* begin *

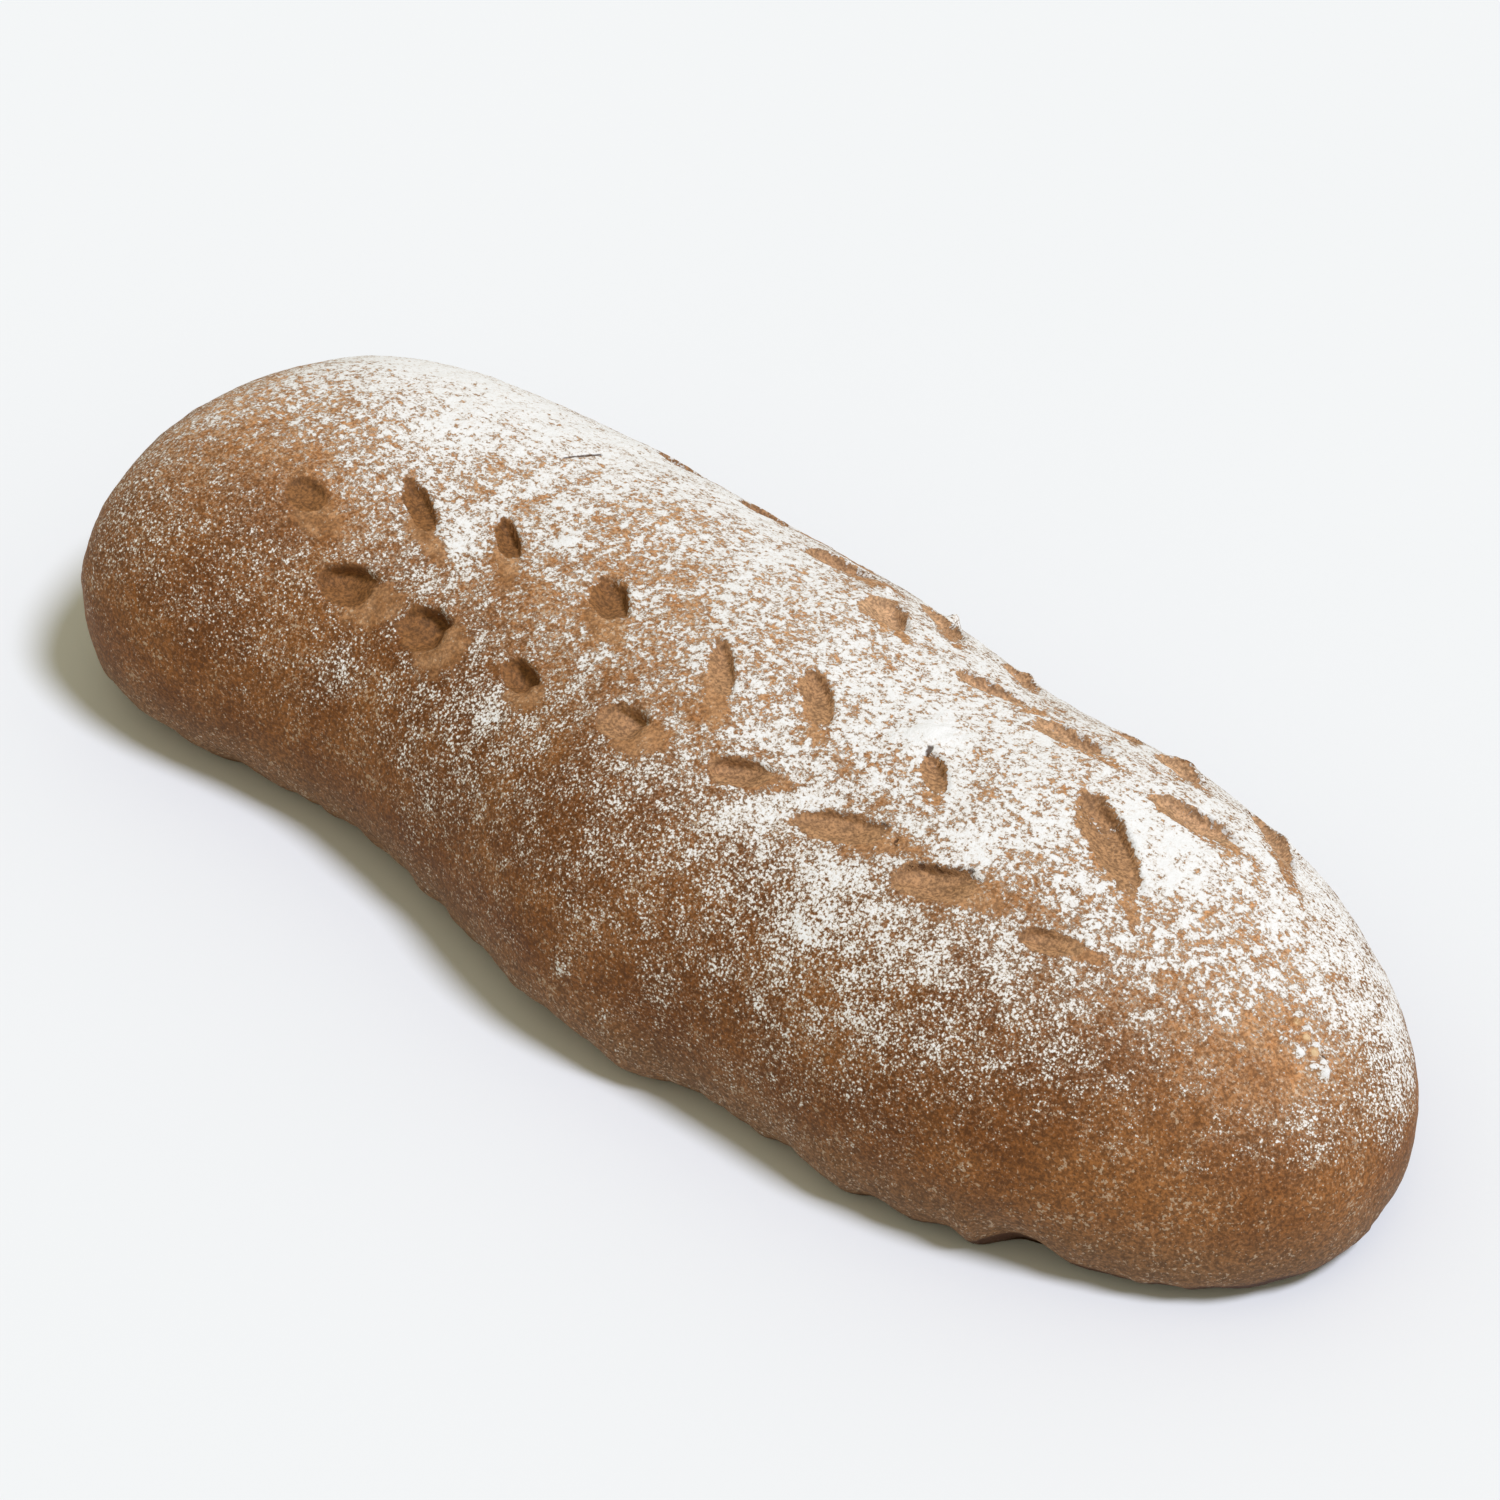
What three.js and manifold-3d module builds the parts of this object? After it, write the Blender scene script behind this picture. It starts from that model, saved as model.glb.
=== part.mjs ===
// Long free-form loaf, baked as one piece, in millimetres.
// +X runs along the loaf, +Y across it and +Z up. It rests on z = 0 under the middle of its length.

import * as THREE from 'three';
import { mergeVertices } from 'three/addons/utils/BufferGeometryUtils.js';
import Module from 'manifold-3d';

const wasm = await Module();
wasm.setup();

// Overall length, and the rounding of the two ends seen from above and from the side.
const LENGTH = 380;
const LEFT_END_ROUNDING = 2.6;
const RIGHT_END_ROUNDING = 2.4;
const CROWN_END_ROUNDING = 2.3;
const UNDERSIDE_END_ROUNDING = 4.5;

// Evenly spaced stations, from the left end to the right: how far the dough bends aside,
// and the half width and height that it would have there without the rounding of the ends.
const STATIONS = [
  { bend: -8, halfWidth: 100, height: 105 },
  { bend: 2, halfWidth: 83, height: 89 },
  { bend: 9, halfWidth: 71, height: 76 },
  { bend: 6, halfWidth: 70, height: 74 },
  { bend: -1, halfWidth: 74, height: 76 },
  { bend: -2, halfWidth: 70, height: 75 },
  { bend: -1, halfWidth: 75, height: 78 },
  { bend: 0, halfWidth: 74, height: 79 },
  { bend: -3, halfWidth: 72, height: 76 },
];

// Cross-section: widest at BELLY of the height, round above it and tucked in to the base below it.
const BELLY = 0.3;
const BASE_WIDTH_SHARE = 0.86;
const CROWN_ROUNDING = 2.15;
const TUCK_ROUNDING = 2.8;
const TUCK_STRETCH = (1 - BASE_WIDTH_SHARE ** TUCK_ROUNDING) ** (-1 / TUCK_ROUNDING);

// Facets round the girth and along the loaf, and round and along one press mark.
const GIRTH_FACETS = 36;
const LENGTH_FACETS = 50;
const MARK_GIRTH_FACETS = 10;
const MARK_LENGTH_FACETS = 8;

// Two ears of grain pressed into the crust. Each ear has a lower and an upper row of marks,
// and each mark has its place along and across the loaf, its length and its width.
// A row shares its turn from +X and its depth as a share of the width.
const EAR_ROWS = [
  {
    turn: 22,
    depthShare: 0.44,
    marks: [
      { along: -101, across: -34, length: 23, width: 14 },
      { along: -73, across: -33, length: 19, width: 15 },
      { along: -42, across: -34, length: 16, width: 11 },
      { along: -9, across: -35, length: 20, width: 12 },
      { along: 26, across: -30, length: 23, width: 10 },
      { along: 55, across: -28, length: 31, width: 11 },
      { along: 83, across: -28, length: 28, width: 12 },
      { along: 114, across: -24, length: 24, width: 8 },
    ],
  },
  {
    turn: -34,
    depthShare: 0.4,
    marks: [
      { along: -126, across: -21, length: 19, width: 13 },
      { along: -98, across: -8, length: 26, width: 9 },
      { along: -74, across: -3, length: 24, width: 9 },
      { along: -38, across: -6, length: 25, width: 13 },
      { along: 1, across: -11, length: 30, width: 8 },
      { along: 25, across: -3, length: 29, width: 9 },
      { along: 61, across: -5, length: 20, width: 8 },
      { along: 106, across: 5, length: 42, width: 13 },
    ],
  },
  {
    turn: 15,
    depthShare: 0.36,
    marks: [
      { along: -105, across: 66, length: 24, width: 11 },
      { along: -73, across: 63, length: 22, width: 12 },
      { along: -42, across: 60, length: 24, width: 11 },
      { along: -12, across: 50, length: 25, width: 13 },
      { along: 13, across: 38, length: 20, width: 12 },
      { along: 49, across: 33, length: 24, width: 8 },
      { along: 75, across: 31, length: 26, width: 10 },
      { along: 113, across: 30, length: 29, width: 9 },
    ],
  },
  {
    turn: -30,
    depthShare: 0.34,
    marks: [
      { along: -88, across: 70, length: 20, width: 10 },
      { along: -56, across: 68, length: 22, width: 10 },
      { along: -20, across: 63, length: 22, width: 10 },
      { along: 18, across: 52, length: 26, width: 11 },
      { along: 45, across: 49, length: 18, width: 11 },
      { along: 77, across: 49, length: 14, width: 9 },
      { along: 96, across: 47, length: 18, width: 11 },
      { along: 123, across: 45, length: 34, width: 10 },
    ],
  },
];

// A mark leans so that it is deepest at its start and steepest along its upper edge.
const MARK_NOSE_DOWN = THREE.MathUtils.degToRad(7);
const MARK_LEAN = THREE.MathUtils.degToRad(14);

const sectionLaw = new THREE.CatmullRomCurve3(
  STATIONS.map((station) => new THREE.Vector3(station.bend, station.halfWidth, station.height)),
  false,
  'catmullrom',
  0.5,
);

function rounded(share, rounding) {
  return (1 - Math.abs(share) ** rounding) ** (1 / rounding);
}

// Bend, reach to each side, height of the belly, and rise above and drop below it, at -1 to 1 along.
function sectionAt(share) {
  const law = sectionLaw.getPoint((share + 1) / 2);
  const bellyHeight = BELLY * law.z;
  const endRounding = share < 0 ? LEFT_END_ROUNDING : RIGHT_END_ROUNDING;
  return {
    bend: law.x,
    reach: law.y * rounded(share, endRounding),
    bellyHeight,
    rise: (law.z - bellyHeight) * rounded(share, CROWN_END_ROUNDING),
    drop: TUCK_STRETCH * bellyHeight * rounded(share, UNDERSIDE_END_ROUNDING),
  };
}

// A point of the crust before the base is cut flat. The angle is 0 on the +Y side and a quarter turn on top.
function crustPoint(share, angle) {
  const section = sectionAt(share);
  const sideways = Math.cos(angle);
  const upward = Math.sin(angle);
  const rounding = upward < 0 ? TUCK_ROUNDING : CROWN_ROUNDING;
  const climb = upward < 0 ? section.drop : section.rise;
  return new THREE.Vector3(
    (share * LENGTH) / 2,
    section.bend + section.reach * Math.sign(sideways) * Math.abs(sideways) ** (2 / rounding),
    section.bellyHeight + climb * Math.sign(upward) * Math.abs(upward) ** (2 / rounding),
  );
}

// The angle round the crown at which the crust stands at a given distance across the loaf.
function crownAngle(share, across) {
  const section = sectionAt(share);
  const offset = (across - section.bend) / section.reach;
  return Math.acos(Math.sign(offset) * Math.abs(offset) ** (CROWN_ROUNDING / 2));
}

function outwardNormal(share, angle) {
  const step = 1e-3;
  const along = crustPoint(share + step, angle).sub(crustPoint(share - step, angle));
  const round = crustPoint(share, angle + step).sub(crustPoint(share, angle - step));
  return round.cross(along).normalize();
}

// A sphere with its poles at the two ends, each of its points moved out to the crust.
function crustGeometry() {
  const geometry = new THREE.SphereGeometry(1, GIRTH_FACETS, LENGTH_FACETS);
  geometry.rotateZ(Math.PI / 2);
  const position = geometry.attributes.position;
  const point = new THREE.Vector3();
  for (let i = 0; i < position.count; i += 1) {
    point.fromBufferAttribute(position, i);
    const share = THREE.MathUtils.clamp(point.x, -1, 1);
    const angle = Math.atan2(point.z, point.y);
    position.setXYZ(i, ...crustPoint(share, angle));
  }
  return geometry;
}

// One press mark: a long ball, leaning, centred on the crust.
function markGeometry(mark, row) {
  const share = (2 * mark.along) / LENGTH;
  const angle = crownAngle(share, mark.across);
  const normal = outwardNormal(share, angle);
  const forward = new THREE.Vector3(1, 0, 0).projectOnPlane(normal).normalize();
  const leftward = normal.clone().cross(forward);
  const geometry = new THREE.SphereGeometry(1, MARK_GIRTH_FACETS, MARK_LENGTH_FACETS);
  geometry.rotateZ(Math.PI / 2);
  geometry.scale(mark.length / 2, mark.width / 2, mark.width * row.depthShare);
  geometry.rotateX(-MARK_LEAN);
  geometry.rotateY(-MARK_NOSE_DOWN);
  geometry.rotateZ(THREE.MathUtils.degToRad(row.turn));
  geometry.applyMatrix4(new THREE.Matrix4().makeBasis(forward, leftward, normal));
  geometry.translate(...crustPoint(share, angle));
  return geometry;
}

// Everything below the table.
function belowTableGeometry() {
  const geometry = new THREE.BoxGeometry(2 * LENGTH, LENGTH, LENGTH);
  geometry.translate(0, 0, -LENGTH / 2);
  return geometry;
}

function solidOf(geometry) {
  geometry.deleteAttribute('normal');
  geometry.deleteAttribute('uv');
  const merged = mergeVertices(geometry);
  return new wasm.Manifold(new wasm.Mesh({
    numProp: 3,
    vertProperties: merged.attributes.position.array,
    triVerts: merged.index.array,
  }));
}

function geometryOf(solid) {
  const mesh = solid.getMesh();
  const geometry = new THREE.BufferGeometry();
  geometry.setAttribute('position', new THREE.BufferAttribute(mesh.vertProperties, mesh.numProp));
  geometry.setIndex(new THREE.BufferAttribute(mesh.triVerts, 1));
  return geometry;
}

// The crust with its base cut flat and every mark pressed in.
function loafGeometry() {
  let solid = solidOf(crustGeometry()).subtract(solidOf(belowTableGeometry()));
  for (const row of EAR_ROWS) {
    for (const mark of row.marks) {
      solid = solid.subtract(solidOf(markGeometry(mark, row)));
    }
  }
  return geometryOf(solid);
}

// Centres the loaf across the table, so that the origin lies under the middle of its box.
function centredAcross(geometry) {
  geometry.computeBoundingBox();
  const middle = geometry.boundingBox.getCenter(new THREE.Vector3());
  geometry.translate(-middle.x, -middle.y, 0);
  return geometry;
}

function crustMaterial() {
  return new THREE.MeshStandardMaterial({ color: 0xa9774a, roughness: 0.9, metalness: 0 });
}

function loaf() {
  const mesh = new THREE.Mesh(centredAcross(loafGeometry()), crustMaterial());
  mesh.name = 'loaf';
  return mesh;
}

const group = new THREE.Group();
group.add(loaf());

export default group;
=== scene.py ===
"""A long flour-dusted hearth loaf, in metres.

One fine closed mesh stands for the CAD solid. It follows the solid's own outline and adds the press marks,
lumps, scars and uneven hem as real shape. Each point stores the amounts that the crust material works from.
"""

import math

import bpy
import numpy as np
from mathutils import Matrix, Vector

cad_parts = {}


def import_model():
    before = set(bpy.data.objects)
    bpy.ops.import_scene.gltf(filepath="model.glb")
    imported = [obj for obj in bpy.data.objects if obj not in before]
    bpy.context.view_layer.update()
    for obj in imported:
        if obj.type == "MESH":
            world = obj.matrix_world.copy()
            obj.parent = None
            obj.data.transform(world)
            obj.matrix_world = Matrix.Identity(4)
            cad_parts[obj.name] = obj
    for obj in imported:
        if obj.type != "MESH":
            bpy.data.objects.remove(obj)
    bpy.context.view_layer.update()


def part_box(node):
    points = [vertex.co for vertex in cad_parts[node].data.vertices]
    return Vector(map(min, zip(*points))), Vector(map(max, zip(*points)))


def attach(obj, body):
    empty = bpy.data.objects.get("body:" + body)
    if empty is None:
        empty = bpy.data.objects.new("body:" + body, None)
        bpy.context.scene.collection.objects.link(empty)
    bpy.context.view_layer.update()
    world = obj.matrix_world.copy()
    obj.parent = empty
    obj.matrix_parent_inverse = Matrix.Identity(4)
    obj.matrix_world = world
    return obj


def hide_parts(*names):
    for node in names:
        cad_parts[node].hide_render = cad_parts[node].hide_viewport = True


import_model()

MM = 0.001
SEED = 11
low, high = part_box("loaf")
LENGTH = high.x - low.x

# ---------------------------------------------------------------- the solid's outline, as in the CAD part

# How square the ends are: the -X end and the +X end seen from above, then crown and underside from the side.
END_ROUNDING = (2.6, 2.4)
CROWN_END_ROUNDING = 2.3
UNDERSIDE_END_ROUNDING = 4.5
# The bend to +Y, the half width and the height at even stations from the -X end on, before rounding.
BEND = np.array([-8, 2, 9, 6, -1, -2, -1, 0, -3]) * MM
HALF_WIDTH = np.array([100, 83, 71, 70, 74, 70, 75, 74, 72]) * MM
HEIGHT = np.array([105, 89, 76, 74, 76, 75, 78, 79, 76]) * MM
# The loaf is widest at this share of its height, and narrows below that to its base.
BELLY = 0.3
BASE_WIDTH_SHARE = 0.86
CROWN_ROUNDING = 2.15
TUCK_ROUNDING = 2.8
TUCK_STRETCH = (1 - BASE_WIDTH_SHARE**TUCK_ROUNDING) ** (-1 / TUCK_ROUNDING)
CENTRING_SAMPLES = 2001


def through(stations, share):
    """A smooth curve through evenly spaced stations, at a share from -1 to 1 along the loaf."""
    place = (np.clip(share, -1, 1) + 1) / 2 * (len(stations) - 1)
    first = np.clip(place.astype(int), 0, len(stations) - 2)
    t = place - first
    before, after = 2 * stations[0] - stations[1], 2 * stations[-1] - stations[-2]
    padded = np.concatenate([[before], stations, [after]])
    a, b, c, d = (padded[first + k] for k in range(4))
    start = (2 * t**3 - 3 * t**2 + 1) * b + (t**3 - 2 * t**2 + t) * (c - a) / 2
    return start + (3 * t**2 - 2 * t**3) * c + (t**3 - t**2) * (d - b) / 2


def rounded(share, rounding):
    """1 in the middle and 0 at a share of -1 or 1; a rounding of 2 is a circle, and more is squarer."""
    return np.maximum(1 - np.abs(share) ** rounding, 0) ** (1 / rounding)


def section(share):
    """Bend, reach to each side, belly height, rise above it and drop below it."""
    height = through(HEIGHT, share)
    reach = through(HALF_WIDTH, share) * rounded(share, np.where(share < 0, *END_ROUNDING))
    belly = BELLY * height
    rise = (height - belly) * rounded(share, CROWN_END_ROUNDING)
    drop = TUCK_STRETCH * belly * rounded(share, UNDERSIDE_END_ROUNDING)
    return through(BEND, share), reach, belly, rise, drop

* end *

● **REQUIRED WORK**: Make an exact transcription of the lines from the line with "0.9, metalness: 0" through the line with "obj.matrix_world = Matrix.Identity(4)", inclusive, omitting all others.

● **ANSWER IN FULL**:
  return new THREE.MeshStandardMaterial({ color: 0xa9774a, roughness: 0.9, metalness: 0 });
}

function loaf() {
  const mesh = new THREE.Mesh(centredAcross(loafGeometry()), crustMaterial());
  mesh.name = 'loaf';
  return mesh;
}

const group = new THREE.Group();
group.add(loaf());

export default group;
=== scene.py ===
"""A long flour-dusted hearth loaf, in metres.

One fine closed mesh stands for the CAD solid. It follows the solid's own outline and adds the press marks,
lumps, scars and uneven hem as real shape. Each point stores the amounts that the crust material works from.
"""

import math

import bpy
import numpy as np
from mathutils import Matrix, Vector

cad_parts = {}


def import_model():
    before = set(bpy.data.objects)
    bpy.ops.import_scene.gltf(filepath="model.glb")
    imported = [obj for obj in bpy.data.objects if obj not in before]
    bpy.context.view_layer.update()
    for obj in imported:
        if obj.type == "MESH":
            world = obj.matrix_world.copy()
            obj.parent = None
            obj.data.transform(world)
            obj.matrix_world = Matrix.Identity(4)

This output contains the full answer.